La première séquence révèle le passé du cinéaste. C'est une archive. Pierre Creton et son ami Jean lisent en même temps deux textes différents, assis autour de la table de la cuisine. Séquence naïve et joyeuse. On trouve dans celles de 2008 la même naïveté du geste, le même enthousiasme à filmer, mais la joie est imprégnée du souvenir.

Le cinéaste cite Cesare Pavese, dont les livres ont accompagné le tournage de L'heure du berger : « Un certain type de vie quotidienne (heures fixes, mêmes personnes, formes et lieux de piété) amenait des pensées surnaturelles. Sortir de ce schéma et les pensées s'envolent. » Formule appliquée à la lettre, hypothèse mise en pratique et vérifiée.

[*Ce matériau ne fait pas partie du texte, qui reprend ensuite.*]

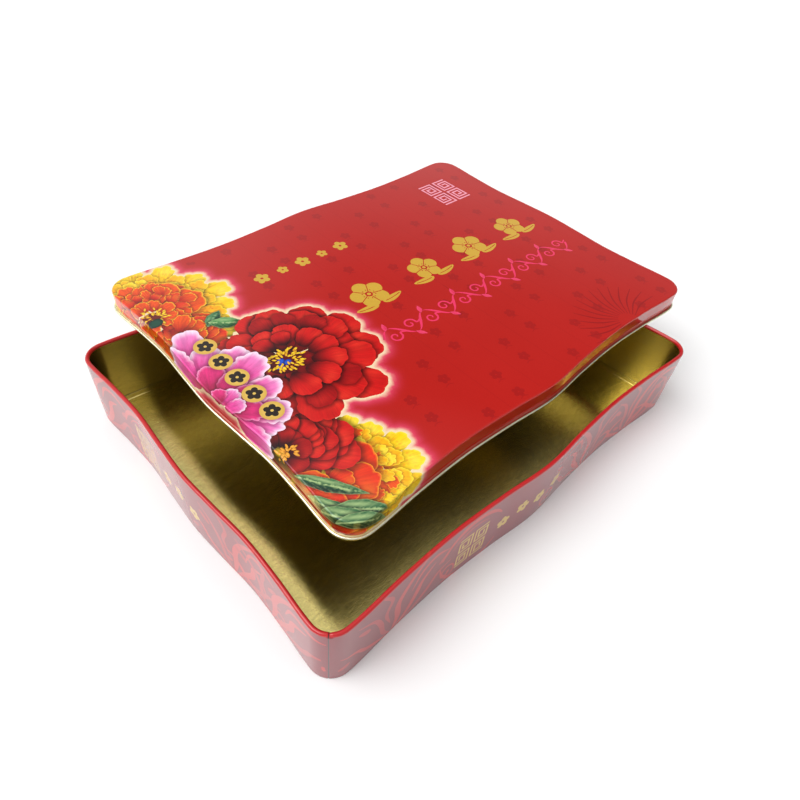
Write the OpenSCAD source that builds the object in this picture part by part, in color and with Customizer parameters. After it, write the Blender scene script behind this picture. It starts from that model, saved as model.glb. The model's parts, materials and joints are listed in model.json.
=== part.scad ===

Il y avait aussi un court film de Boris Lehman, intitulé Choses qui me rattachent aux êtres. C'est un inventaire. Boris Lehman, chez lui, présente chaque objet venant d'ailleurs en les nommant et en les rattachant aux personnes qui les lui ont léguées. C'est aussi simple qu'un catalogue : le parapluie de Jeanne, la valise de Mathilde, le tableau de Félicie, etc... Ce sont des vignettes assez drôles, que le cinéaste accumule, en vue d'un autoportrait par l'altérité, d'une définition de lui-même par ce qui ne lui appartient pas.
Dans la deuxième partie du film, on assiste à un strip-tease à l'envers : le cinéaste s'habille de quelques vêtements oubliés par d'autres que lui. Je est un autre, je est un millier d'autres.
Ce court-métrage donne envie de découvrir plus amplement l'oeuvre de Boris Lehman.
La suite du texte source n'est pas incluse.